**Task instructions**
Set down the whole listing verbatim.

Collected data:
— Start —

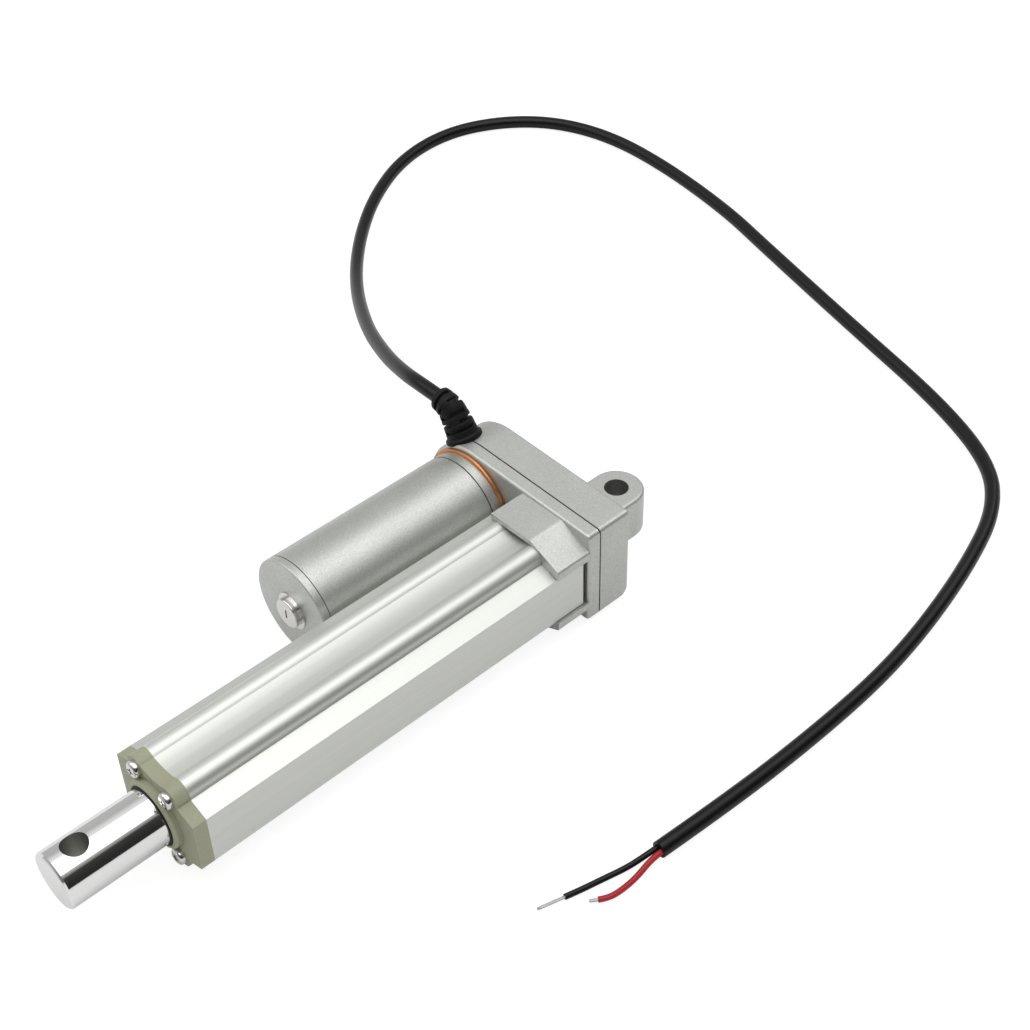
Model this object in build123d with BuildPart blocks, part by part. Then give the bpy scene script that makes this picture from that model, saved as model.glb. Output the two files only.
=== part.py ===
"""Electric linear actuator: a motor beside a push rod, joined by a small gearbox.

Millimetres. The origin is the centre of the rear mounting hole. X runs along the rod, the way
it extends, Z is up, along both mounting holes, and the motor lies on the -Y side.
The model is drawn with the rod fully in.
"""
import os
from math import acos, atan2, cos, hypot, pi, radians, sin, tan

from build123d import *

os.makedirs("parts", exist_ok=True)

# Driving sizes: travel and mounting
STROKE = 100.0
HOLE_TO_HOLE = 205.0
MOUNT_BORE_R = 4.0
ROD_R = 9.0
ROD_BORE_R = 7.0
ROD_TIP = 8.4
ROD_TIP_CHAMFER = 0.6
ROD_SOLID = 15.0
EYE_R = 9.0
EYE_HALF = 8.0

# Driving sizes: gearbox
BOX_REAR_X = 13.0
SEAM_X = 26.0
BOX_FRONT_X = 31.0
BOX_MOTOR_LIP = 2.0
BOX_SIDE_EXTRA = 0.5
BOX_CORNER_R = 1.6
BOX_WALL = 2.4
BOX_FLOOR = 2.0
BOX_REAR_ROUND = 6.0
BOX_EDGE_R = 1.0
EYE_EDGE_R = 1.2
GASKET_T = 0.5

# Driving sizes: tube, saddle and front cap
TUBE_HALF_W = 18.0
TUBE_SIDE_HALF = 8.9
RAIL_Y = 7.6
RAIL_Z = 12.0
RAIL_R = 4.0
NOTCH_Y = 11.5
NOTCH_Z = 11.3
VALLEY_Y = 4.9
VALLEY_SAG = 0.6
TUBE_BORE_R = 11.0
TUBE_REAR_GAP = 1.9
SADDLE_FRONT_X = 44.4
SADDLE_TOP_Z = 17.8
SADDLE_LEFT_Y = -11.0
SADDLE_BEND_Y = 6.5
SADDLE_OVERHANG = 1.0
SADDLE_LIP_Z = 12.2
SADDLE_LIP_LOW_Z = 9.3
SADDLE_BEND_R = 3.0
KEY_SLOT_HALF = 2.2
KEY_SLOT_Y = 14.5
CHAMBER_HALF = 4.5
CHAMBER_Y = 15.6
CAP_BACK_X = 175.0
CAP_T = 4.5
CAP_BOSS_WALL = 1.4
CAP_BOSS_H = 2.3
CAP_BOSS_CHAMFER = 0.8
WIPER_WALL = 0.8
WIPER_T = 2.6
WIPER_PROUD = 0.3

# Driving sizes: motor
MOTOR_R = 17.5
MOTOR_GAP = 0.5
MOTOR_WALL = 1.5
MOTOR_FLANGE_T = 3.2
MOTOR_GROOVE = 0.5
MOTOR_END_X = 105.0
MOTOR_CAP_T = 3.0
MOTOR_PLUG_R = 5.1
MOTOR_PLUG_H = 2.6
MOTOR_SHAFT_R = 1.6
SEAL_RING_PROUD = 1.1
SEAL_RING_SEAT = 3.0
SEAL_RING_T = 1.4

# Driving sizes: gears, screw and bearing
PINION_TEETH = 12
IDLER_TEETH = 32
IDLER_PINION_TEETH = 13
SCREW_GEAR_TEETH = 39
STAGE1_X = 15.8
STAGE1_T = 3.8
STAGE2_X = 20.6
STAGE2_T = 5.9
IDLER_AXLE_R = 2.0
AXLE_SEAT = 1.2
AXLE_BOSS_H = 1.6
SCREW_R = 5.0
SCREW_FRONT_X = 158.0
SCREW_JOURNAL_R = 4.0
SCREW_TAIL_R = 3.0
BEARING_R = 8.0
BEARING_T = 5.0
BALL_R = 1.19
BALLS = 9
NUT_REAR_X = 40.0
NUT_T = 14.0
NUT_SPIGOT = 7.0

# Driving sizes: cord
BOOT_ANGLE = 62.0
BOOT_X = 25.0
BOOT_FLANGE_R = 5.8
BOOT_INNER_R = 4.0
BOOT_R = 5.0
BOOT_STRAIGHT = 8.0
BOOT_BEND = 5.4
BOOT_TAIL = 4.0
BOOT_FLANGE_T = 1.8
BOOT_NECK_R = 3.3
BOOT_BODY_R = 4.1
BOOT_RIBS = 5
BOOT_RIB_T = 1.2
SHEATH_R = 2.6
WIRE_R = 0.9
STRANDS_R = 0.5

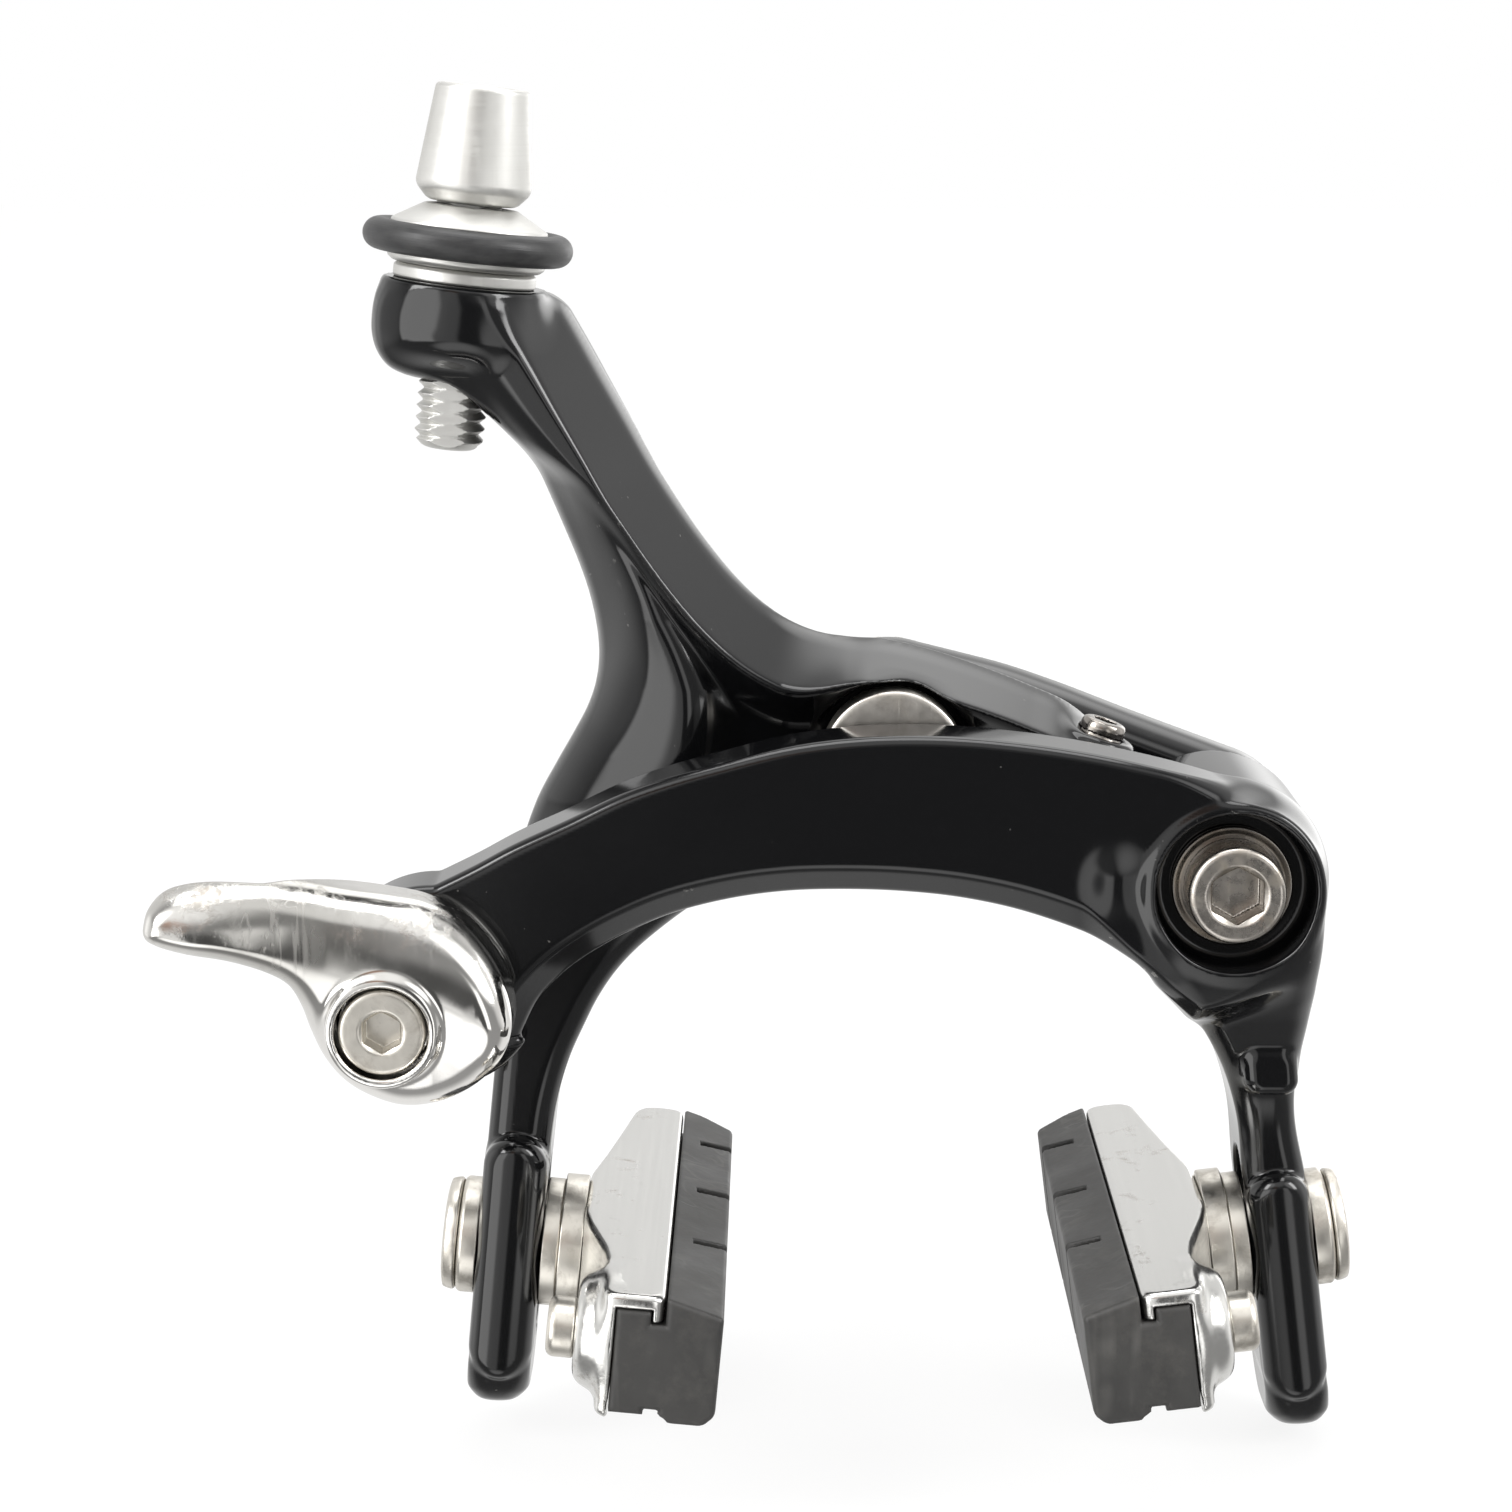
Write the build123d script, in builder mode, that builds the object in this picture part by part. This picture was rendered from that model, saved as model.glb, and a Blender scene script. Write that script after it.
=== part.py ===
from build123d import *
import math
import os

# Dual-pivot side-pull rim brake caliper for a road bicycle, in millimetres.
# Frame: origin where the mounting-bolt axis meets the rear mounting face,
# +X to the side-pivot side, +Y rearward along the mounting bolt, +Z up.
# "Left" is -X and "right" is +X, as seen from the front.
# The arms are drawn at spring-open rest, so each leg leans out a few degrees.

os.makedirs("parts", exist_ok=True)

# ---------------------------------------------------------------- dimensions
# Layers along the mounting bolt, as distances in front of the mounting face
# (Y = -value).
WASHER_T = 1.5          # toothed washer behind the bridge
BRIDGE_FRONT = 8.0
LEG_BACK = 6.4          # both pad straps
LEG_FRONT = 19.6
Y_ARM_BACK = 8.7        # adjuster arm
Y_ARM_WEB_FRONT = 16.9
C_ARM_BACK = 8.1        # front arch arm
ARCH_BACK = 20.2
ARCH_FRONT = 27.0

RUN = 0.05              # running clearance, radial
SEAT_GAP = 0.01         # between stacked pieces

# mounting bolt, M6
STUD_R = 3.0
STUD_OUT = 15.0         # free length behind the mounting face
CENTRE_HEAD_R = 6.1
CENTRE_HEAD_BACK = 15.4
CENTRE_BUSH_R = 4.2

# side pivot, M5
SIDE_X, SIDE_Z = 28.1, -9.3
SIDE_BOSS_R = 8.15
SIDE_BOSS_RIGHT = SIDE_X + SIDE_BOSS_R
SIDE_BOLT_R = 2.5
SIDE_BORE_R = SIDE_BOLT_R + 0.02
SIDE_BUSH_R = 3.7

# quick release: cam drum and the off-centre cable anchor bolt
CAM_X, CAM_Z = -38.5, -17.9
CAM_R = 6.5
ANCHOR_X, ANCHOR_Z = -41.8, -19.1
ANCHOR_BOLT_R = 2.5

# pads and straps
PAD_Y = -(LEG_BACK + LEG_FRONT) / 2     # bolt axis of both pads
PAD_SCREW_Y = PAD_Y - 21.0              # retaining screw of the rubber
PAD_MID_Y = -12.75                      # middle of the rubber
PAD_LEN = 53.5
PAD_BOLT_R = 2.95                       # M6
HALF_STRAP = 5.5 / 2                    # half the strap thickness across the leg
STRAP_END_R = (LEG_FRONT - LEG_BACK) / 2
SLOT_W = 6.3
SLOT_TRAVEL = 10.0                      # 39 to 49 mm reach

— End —

**Response**
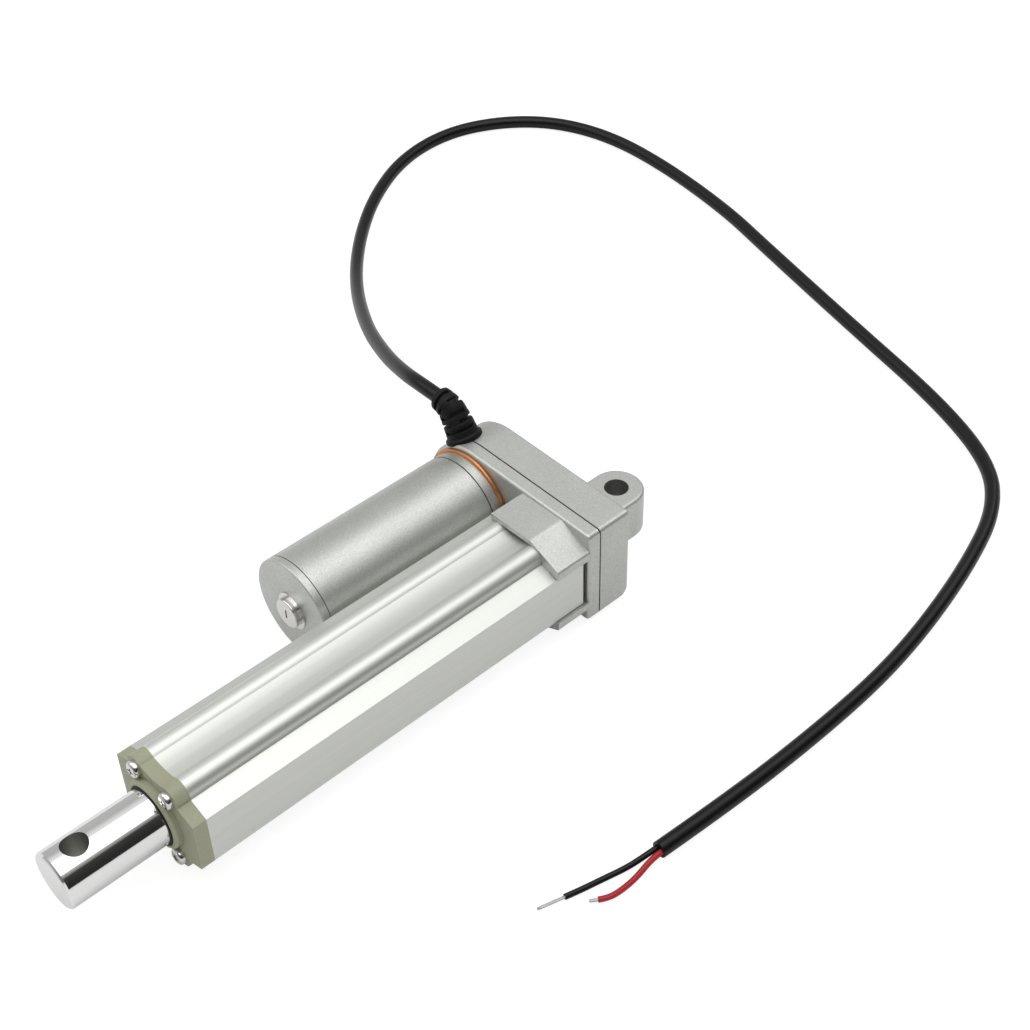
Model this object in build123d with BuildPart blocks, part by part. Then give the bpy scene script that makes this picture from that model, saved as model.glb. Output the two files only.
=== part.py ===
"""Electric linear actuator: a motor beside a push rod, joined by a small gearbox.

Millimetres. The origin is the centre of the rear mounting hole. X runs along the rod, the way
it extends, Z is up, along both mounting holes, and the motor lies on the -Y side.
The model is drawn with the rod fully in.
"""
import os
from math import acos, atan2, cos, hypot, pi, radians, sin, tan

from build123d import *

os.makedirs("parts", exist_ok=True)

# Driving sizes: travel and mounting
STROKE = 100.0
HOLE_TO_HOLE = 205.0
MOUNT_BORE_R = 4.0
ROD_R = 9.0
ROD_BORE_R = 7.0
ROD_TIP = 8.4
ROD_TIP_CHAMFER = 0.6
ROD_SOLID = 15.0
EYE_R = 9.0
EYE_HALF = 8.0

# Driving sizes: gearbox
BOX_REAR_X = 13.0
SEAM_X = 26.0
BOX_FRONT_X = 31.0
BOX_MOTOR_LIP = 2.0
BOX_SIDE_EXTRA = 0.5
BOX_CORNER_R = 1.6
BOX_WALL = 2.4
BOX_FLOOR = 2.0
BOX_REAR_ROUND = 6.0
BOX_EDGE_R = 1.0
EYE_EDGE_R = 1.2
GASKET_T = 0.5

# Driving sizes: tube, saddle and front cap
TUBE_HALF_W = 18.0
TUBE_SIDE_HALF = 8.9
RAIL_Y = 7.6
RAIL_Z = 12.0
RAIL_R = 4.0
NOTCH_Y = 11.5
NOTCH_Z = 11.3
VALLEY_Y = 4.9
VALLEY_SAG = 0.6
TUBE_BORE_R = 11.0
TUBE_REAR_GAP = 1.9
SADDLE_FRONT_X = 44.4
SADDLE_TOP_Z = 17.8
SADDLE_LEFT_Y = -11.0
SADDLE_BEND_Y = 6.5
SADDLE_OVERHANG = 1.0
SADDLE_LIP_Z = 12.2
SADDLE_LIP_LOW_Z = 9.3
SADDLE_BEND_R = 3.0
KEY_SLOT_HALF = 2.2
KEY_SLOT_Y = 14.5
CHAMBER_HALF = 4.5
CHAMBER_Y = 15.6
CAP_BACK_X = 175.0
CAP_T = 4.5
CAP_BOSS_WALL = 1.4
CAP_BOSS_H = 2.3
CAP_BOSS_CHAMFER = 0.8
WIPER_WALL = 0.8
WIPER_T = 2.6
WIPER_PROUD = 0.3

# Driving sizes: motor
MOTOR_R = 17.5
MOTOR_GAP = 0.5
MOTOR_WALL = 1.5
MOTOR_FLANGE_T = 3.2
MOTOR_GROOVE = 0.5
MOTOR_END_X = 105.0
MOTOR_CAP_T = 3.0
MOTOR_PLUG_R = 5.1
MOTOR_PLUG_H = 2.6
MOTOR_SHAFT_R = 1.6
SEAL_RING_PROUD = 1.1
SEAL_RING_SEAT = 3.0
SEAL_RING_T = 1.4

# Driving sizes: gears, screw and bearing
PINION_TEETH = 12
IDLER_TEETH = 32
IDLER_PINION_TEETH = 13
SCREW_GEAR_TEETH = 39
STAGE1_X = 15.8
STAGE1_T = 3.8
STAGE2_X = 20.6
STAGE2_T = 5.9
IDLER_AXLE_R = 2.0
AXLE_SEAT = 1.2
AXLE_BOSS_H = 1.6
SCREW_R = 5.0
SCREW_FRONT_X = 158.0
SCREW_JOURNAL_R = 4.0
SCREW_TAIL_R = 3.0
BEARING_R = 8.0
BEARING_T = 5.0
BALL_R = 1.19
BALLS = 9
NUT_REAR_X = 40.0
NUT_T = 14.0
NUT_SPIGOT = 7.0

# Driving sizes: cord
BOOT_ANGLE = 62.0
BOOT_X = 25.0
BOOT_FLANGE_R = 5.8
BOOT_INNER_R = 4.0
BOOT_R = 5.0
BOOT_STRAIGHT = 8.0
BOOT_BEND = 5.4
BOOT_TAIL = 4.0
BOOT_FLANGE_T = 1.8
BOOT_NECK_R = 3.3
BOOT_BODY_R = 4.1
BOOT_RIBS = 5
BOOT_RIB_T = 1.2
SHEATH_R = 2.6
WIRE_R = 0.9
STRANDS_R = 0.5

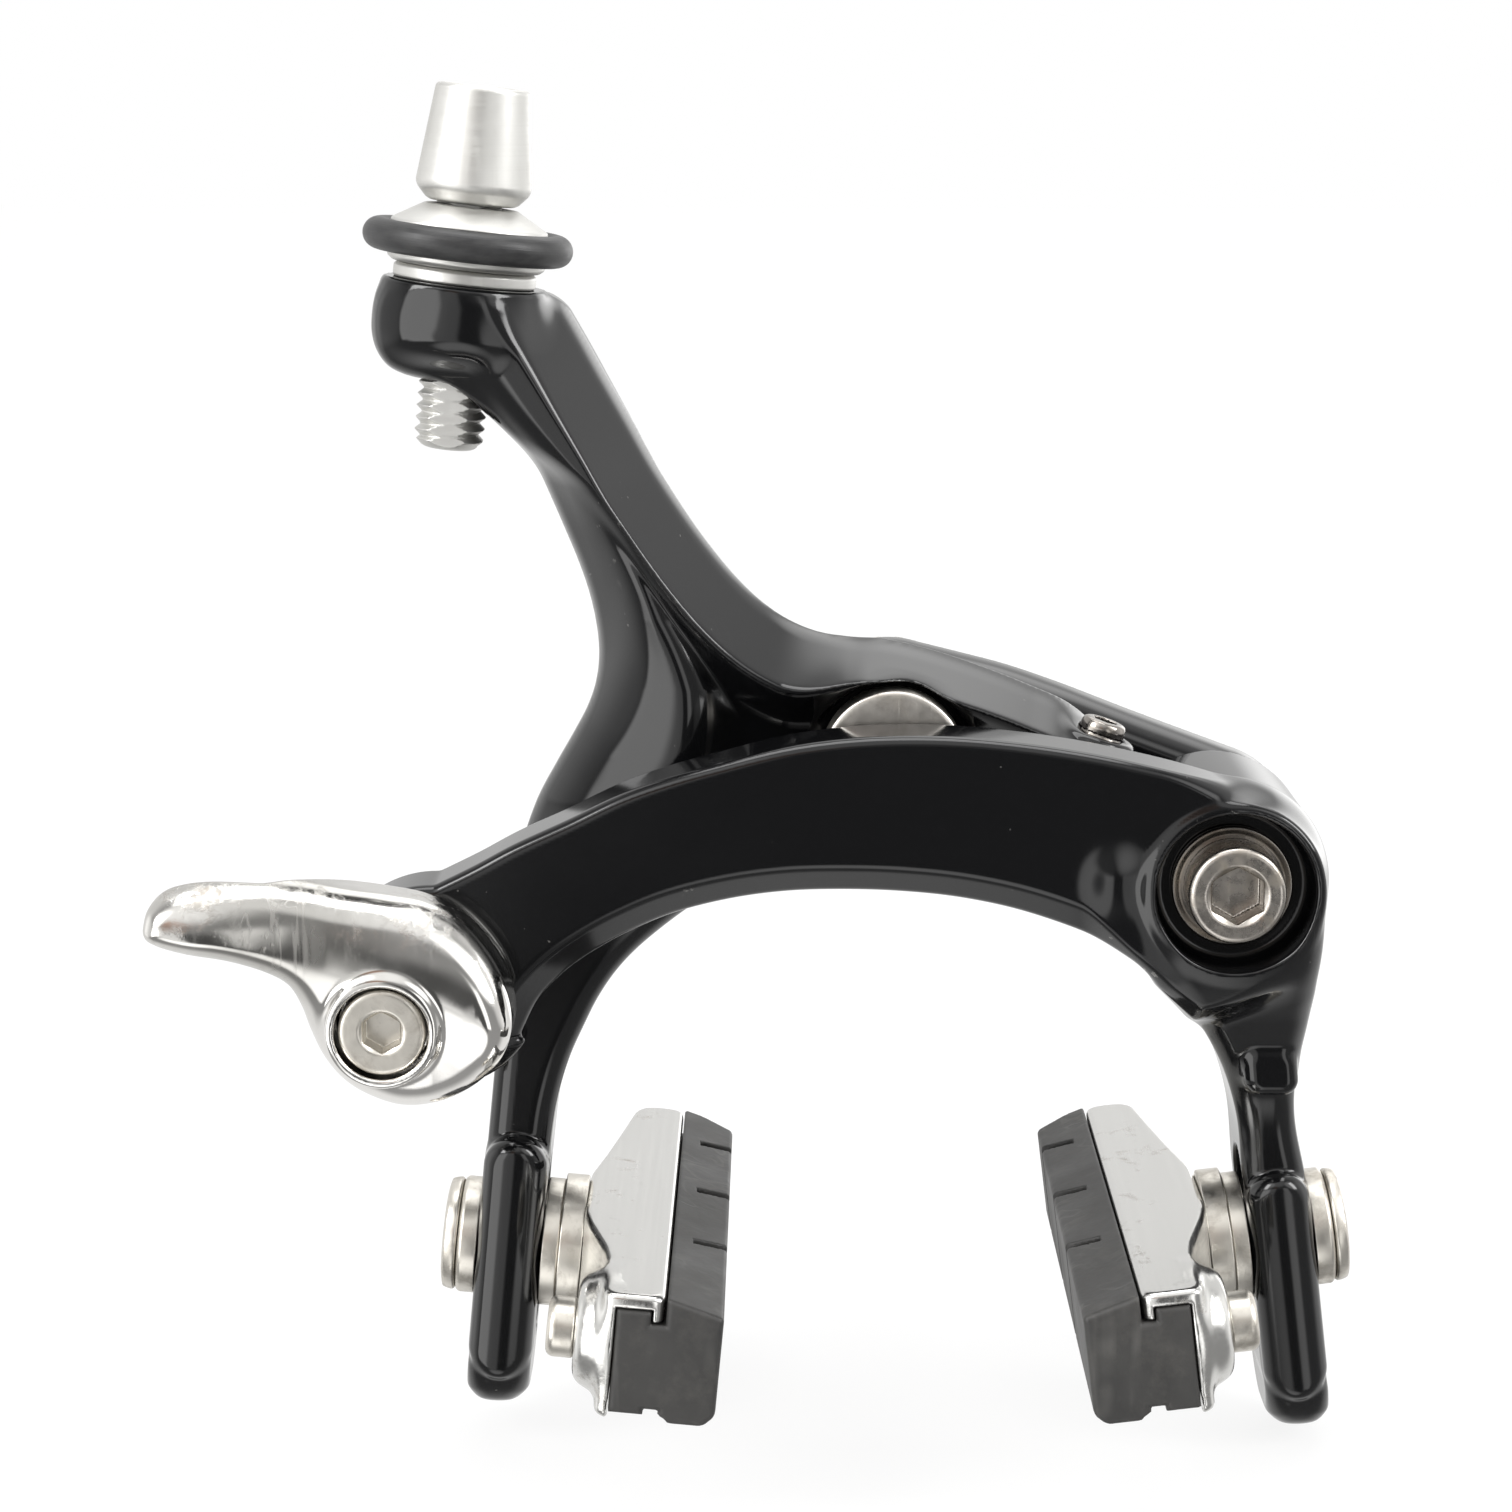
Write the build123d script, in builder mode, that builds the object in this picture part by part. This picture was rendered from that model, saved as model.glb, and a Blender scene script. Write that script after it.
=== part.py ===
from build123d import *
import math
import os

# Dual-pivot side-pull rim brake caliper for a road bicycle, in millimetres.
# Frame: origin where the mounting-bolt axis meets the rear mounting face,
# +X to the side-pivot side, +Y rearward along the mounting bolt, +Z up.
# "Left" is -X and "right" is +X, as seen from the front.
# The arms are drawn at spring-open rest, so each leg leans out a few degrees.

os.makedirs("parts", exist_ok=True)

# ---------------------------------------------------------------- dimensions
# Layers along the mounting bolt, as distances in front of the mounting face
# (Y = -value).
WASHER_T = 1.5          # toothed washer behind the bridge
BRIDGE_FRONT = 8.0
LEG_BACK = 6.4          # both pad straps
LEG_FRONT = 19.6
Y_ARM_BACK = 8.7        # adjuster arm
Y_ARM_WEB_FRONT = 16.9
C_ARM_BACK = 8.1        # front arch arm
ARCH_BACK = 20.2
ARCH_FRONT = 27.0

RUN = 0.05              # running clearance, radial
SEAT_GAP = 0.01         # between stacked pieces

# mounting bolt, M6
STUD_R = 3.0
STUD_OUT = 15.0         # free length behind the mounting face
CENTRE_HEAD_R = 6.1
CENTRE_HEAD_BACK = 15.4
CENTRE_BUSH_R = 4.2

# side pivot, M5
SIDE_X, SIDE_Z = 28.1, -9.3
SIDE_BOSS_R = 8.15
SIDE_BOSS_RIGHT = SIDE_X + SIDE_BOSS_R
SIDE_BOLT_R = 2.5
SIDE_BORE_R = SIDE_BOLT_R + 0.02
SIDE_BUSH_R = 3.7

# quick release: cam drum and the off-centre cable anchor bolt
CAM_X, CAM_Z = -38.5, -17.9
CAM_R = 6.5
ANCHOR_X, ANCHOR_Z = -41.8, -19.1
ANCHOR_BOLT_R = 2.5

# pads and straps
PAD_Y = -(LEG_BACK + LEG_FRONT) / 2     # bolt axis of both pads
PAD_SCREW_Y = PAD_Y - 21.0              # retaining screw of the rubber
PAD_MID_Y = -12.75                      # middle of the rubber
PAD_LEN = 53.5
PAD_BOLT_R = 2.95                       # M6
HALF_STRAP = 5.5 / 2                    # half the strap thickness across the leg
STRAP_END_R = (LEG_FRONT - LEG_BACK) / 2
SLOT_W = 6.3
SLOT_TRAVEL = 10.0                      # 39 to 49 mm reach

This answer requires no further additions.